Within the material below, locate the line with "return length" and the line with "imported = [obj", then return those two lines and all lines between them, exactly as written.

GIVEN MATERIAL -
= = = = = = =
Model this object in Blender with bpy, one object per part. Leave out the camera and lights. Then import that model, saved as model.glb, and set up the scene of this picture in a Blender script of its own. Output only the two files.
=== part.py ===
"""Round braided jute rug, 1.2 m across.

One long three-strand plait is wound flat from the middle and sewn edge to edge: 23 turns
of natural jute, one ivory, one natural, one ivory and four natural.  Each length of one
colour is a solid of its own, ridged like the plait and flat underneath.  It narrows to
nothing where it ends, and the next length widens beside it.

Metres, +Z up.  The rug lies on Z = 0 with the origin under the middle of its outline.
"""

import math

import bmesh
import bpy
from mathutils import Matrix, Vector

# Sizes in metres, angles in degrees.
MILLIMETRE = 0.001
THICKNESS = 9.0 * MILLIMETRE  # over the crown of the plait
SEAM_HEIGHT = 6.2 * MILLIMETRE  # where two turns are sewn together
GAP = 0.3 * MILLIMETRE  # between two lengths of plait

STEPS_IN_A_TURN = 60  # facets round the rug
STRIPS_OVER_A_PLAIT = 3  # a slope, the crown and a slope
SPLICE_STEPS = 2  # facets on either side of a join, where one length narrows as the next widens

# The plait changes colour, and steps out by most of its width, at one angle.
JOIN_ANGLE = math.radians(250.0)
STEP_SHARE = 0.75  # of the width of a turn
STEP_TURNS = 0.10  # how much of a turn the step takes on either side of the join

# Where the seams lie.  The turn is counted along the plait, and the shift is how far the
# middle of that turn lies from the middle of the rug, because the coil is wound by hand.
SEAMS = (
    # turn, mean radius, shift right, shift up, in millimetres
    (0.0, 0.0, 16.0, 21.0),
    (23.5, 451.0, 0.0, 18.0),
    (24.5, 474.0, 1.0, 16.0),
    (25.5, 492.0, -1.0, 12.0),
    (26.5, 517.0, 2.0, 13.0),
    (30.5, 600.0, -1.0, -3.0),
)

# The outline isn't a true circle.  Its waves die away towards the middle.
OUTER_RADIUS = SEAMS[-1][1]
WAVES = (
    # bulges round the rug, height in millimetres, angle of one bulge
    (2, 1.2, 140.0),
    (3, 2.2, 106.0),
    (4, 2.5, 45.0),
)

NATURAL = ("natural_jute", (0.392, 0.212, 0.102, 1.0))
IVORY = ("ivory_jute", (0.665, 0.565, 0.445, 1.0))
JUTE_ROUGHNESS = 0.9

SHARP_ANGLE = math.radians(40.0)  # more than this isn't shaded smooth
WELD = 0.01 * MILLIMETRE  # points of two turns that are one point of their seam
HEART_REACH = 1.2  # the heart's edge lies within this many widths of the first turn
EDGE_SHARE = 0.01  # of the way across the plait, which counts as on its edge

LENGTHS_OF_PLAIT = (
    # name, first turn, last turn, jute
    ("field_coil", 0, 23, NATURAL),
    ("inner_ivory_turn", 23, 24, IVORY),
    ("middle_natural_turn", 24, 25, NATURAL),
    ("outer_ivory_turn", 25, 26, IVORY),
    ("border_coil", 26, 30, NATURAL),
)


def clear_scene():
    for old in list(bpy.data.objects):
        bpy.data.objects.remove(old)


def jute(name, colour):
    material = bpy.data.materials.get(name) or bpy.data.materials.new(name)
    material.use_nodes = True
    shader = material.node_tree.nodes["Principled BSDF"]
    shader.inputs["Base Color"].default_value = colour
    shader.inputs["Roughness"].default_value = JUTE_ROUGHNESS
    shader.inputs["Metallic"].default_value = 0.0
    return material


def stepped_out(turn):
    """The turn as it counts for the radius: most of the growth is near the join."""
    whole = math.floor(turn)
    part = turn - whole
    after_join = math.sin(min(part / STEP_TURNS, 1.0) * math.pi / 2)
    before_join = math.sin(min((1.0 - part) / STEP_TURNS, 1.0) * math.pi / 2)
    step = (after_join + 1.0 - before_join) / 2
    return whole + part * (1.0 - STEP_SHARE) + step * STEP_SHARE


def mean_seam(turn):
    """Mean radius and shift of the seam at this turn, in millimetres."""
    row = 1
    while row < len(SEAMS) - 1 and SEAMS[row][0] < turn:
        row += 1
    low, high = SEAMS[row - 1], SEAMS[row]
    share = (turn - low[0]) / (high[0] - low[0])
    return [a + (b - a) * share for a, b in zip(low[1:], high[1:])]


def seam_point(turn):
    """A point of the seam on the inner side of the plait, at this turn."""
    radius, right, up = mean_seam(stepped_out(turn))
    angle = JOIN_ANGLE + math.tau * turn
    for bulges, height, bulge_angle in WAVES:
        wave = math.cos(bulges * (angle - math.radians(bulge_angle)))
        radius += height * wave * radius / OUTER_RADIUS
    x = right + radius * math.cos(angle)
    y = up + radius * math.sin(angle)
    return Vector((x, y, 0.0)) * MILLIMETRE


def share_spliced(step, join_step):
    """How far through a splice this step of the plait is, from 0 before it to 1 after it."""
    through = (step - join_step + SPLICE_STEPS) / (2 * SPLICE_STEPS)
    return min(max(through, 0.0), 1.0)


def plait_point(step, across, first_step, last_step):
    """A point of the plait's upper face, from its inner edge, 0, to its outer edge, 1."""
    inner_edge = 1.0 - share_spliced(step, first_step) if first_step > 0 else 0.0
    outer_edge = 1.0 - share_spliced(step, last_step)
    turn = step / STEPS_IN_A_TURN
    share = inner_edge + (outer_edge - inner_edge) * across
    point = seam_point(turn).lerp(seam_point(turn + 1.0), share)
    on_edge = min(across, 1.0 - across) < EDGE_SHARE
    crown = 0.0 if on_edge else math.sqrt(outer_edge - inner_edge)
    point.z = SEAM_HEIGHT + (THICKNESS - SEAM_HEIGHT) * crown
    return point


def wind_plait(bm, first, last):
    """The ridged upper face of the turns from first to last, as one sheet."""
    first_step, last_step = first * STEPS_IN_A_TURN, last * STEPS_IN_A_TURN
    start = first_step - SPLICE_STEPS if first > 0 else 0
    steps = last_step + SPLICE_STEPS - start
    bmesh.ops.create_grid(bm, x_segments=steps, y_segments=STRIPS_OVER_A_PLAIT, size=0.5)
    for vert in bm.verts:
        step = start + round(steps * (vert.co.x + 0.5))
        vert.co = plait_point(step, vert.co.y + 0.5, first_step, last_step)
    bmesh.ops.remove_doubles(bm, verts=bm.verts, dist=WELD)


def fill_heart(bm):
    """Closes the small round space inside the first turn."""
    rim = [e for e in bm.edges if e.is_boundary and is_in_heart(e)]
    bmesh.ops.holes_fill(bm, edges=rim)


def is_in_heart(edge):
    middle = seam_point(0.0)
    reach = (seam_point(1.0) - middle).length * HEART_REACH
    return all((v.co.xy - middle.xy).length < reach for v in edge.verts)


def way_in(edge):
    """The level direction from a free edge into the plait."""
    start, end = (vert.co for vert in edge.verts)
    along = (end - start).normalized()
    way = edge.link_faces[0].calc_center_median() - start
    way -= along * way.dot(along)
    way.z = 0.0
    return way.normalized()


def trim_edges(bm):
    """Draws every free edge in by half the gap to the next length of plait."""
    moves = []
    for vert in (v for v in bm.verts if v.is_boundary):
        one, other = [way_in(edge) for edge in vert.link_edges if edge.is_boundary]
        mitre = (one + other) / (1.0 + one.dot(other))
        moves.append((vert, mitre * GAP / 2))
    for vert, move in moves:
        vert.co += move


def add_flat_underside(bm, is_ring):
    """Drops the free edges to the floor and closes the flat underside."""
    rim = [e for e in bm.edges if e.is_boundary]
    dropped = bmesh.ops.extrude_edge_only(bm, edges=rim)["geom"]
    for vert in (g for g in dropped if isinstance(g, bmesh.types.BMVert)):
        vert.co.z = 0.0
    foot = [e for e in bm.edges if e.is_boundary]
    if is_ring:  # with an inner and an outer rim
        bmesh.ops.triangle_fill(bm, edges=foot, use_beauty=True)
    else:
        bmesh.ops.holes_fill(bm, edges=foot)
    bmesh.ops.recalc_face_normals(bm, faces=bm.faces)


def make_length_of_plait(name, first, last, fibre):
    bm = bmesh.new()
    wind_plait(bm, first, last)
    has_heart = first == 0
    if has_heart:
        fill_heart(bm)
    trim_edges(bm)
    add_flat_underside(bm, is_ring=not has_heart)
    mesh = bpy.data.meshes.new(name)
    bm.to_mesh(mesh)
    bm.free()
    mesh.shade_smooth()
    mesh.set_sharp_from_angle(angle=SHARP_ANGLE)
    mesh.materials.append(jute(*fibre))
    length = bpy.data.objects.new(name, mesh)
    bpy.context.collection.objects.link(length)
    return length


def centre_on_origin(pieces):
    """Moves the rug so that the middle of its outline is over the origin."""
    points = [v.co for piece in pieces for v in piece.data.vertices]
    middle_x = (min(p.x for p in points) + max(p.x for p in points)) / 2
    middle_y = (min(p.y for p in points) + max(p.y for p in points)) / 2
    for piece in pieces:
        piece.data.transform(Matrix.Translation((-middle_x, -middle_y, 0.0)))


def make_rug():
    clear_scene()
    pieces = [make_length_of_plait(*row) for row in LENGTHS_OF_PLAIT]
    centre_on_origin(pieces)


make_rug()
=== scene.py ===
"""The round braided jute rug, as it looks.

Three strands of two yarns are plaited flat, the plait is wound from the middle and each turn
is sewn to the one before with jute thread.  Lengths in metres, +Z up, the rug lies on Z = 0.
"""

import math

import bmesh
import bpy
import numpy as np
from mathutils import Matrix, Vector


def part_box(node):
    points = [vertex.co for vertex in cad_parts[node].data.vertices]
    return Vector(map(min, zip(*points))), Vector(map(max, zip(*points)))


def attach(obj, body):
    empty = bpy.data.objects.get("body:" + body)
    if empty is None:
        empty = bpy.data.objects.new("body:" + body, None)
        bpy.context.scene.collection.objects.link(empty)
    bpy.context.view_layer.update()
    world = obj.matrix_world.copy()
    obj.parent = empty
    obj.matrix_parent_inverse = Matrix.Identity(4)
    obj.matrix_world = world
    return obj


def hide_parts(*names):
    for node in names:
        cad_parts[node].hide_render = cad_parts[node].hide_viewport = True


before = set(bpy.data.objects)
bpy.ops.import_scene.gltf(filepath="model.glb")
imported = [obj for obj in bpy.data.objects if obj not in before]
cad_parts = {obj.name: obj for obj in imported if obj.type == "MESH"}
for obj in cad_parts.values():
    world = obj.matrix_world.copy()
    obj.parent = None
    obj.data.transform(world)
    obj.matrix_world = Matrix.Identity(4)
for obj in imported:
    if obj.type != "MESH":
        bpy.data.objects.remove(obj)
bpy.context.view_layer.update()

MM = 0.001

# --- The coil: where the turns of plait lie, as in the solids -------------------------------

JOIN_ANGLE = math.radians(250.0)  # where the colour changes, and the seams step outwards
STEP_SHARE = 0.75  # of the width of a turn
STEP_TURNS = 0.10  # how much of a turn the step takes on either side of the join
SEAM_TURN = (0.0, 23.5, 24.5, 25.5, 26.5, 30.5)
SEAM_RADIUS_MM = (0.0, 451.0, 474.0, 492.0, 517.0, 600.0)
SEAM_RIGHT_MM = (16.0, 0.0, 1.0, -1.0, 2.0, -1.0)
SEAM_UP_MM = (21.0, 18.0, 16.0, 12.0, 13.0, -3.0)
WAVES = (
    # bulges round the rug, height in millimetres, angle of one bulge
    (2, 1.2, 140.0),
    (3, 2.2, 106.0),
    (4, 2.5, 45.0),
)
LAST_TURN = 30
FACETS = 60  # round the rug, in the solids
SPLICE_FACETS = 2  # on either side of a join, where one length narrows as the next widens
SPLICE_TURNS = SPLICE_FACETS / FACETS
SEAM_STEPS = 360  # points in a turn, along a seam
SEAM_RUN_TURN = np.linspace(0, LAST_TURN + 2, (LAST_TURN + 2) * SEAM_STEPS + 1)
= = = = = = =
REPLY TO THE TASK -
    return length


def centre_on_origin(pieces):
    """Moves the rug so that the middle of its outline is over the origin."""
    points = [v.co for piece in pieces for v in piece.data.vertices]
    middle_x = (min(p.x for p in points) + max(p.x for p in points)) / 2
    middle_y = (min(p.y for p in points) + max(p.y for p in points)) / 2
    for piece in pieces:
        piece.data.transform(Matrix.Translation((-middle_x, -middle_y, 0.0)))


def make_rug():
    clear_scene()
    pieces = [make_length_of_plait(*row) for row in LENGTHS_OF_PLAIT]
    centre_on_origin(pieces)


make_rug()
=== scene.py ===
"""The round braided jute rug, as it looks.

Three strands of two yarns are plaited flat, the plait is wound from the middle and each turn
is sewn to the one before with jute thread.  Lengths in metres, +Z up, the rug lies on Z = 0.
"""

import math

import bmesh
import bpy
import numpy as np
from mathutils import Matrix, Vector


def part_box(node):
    points = [vertex.co for vertex in cad_parts[node].data.vertices]
    return Vector(map(min, zip(*points))), Vector(map(max, zip(*points)))


def attach(obj, body):
    empty = bpy.data.objects.get("body:" + body)
    if empty is None:
        empty = bpy.data.objects.new("body:" + body, None)
        bpy.context.scene.collection.objects.link(empty)
    bpy.context.view_layer.update()
    world = obj.matrix_world.copy()
    obj.parent = empty
    obj.matrix_parent_inverse = Matrix.Identity(4)
    obj.matrix_world = world
    return obj


def hide_parts(*names):
    for node in names:
        cad_parts[node].hide_render = cad_parts[node].hide_viewport = True


before = set(bpy.data.objects)
bpy.ops.import_scene.gltf(filepath="model.glb")
imported = [obj for obj in bpy.data.objects if obj not in before]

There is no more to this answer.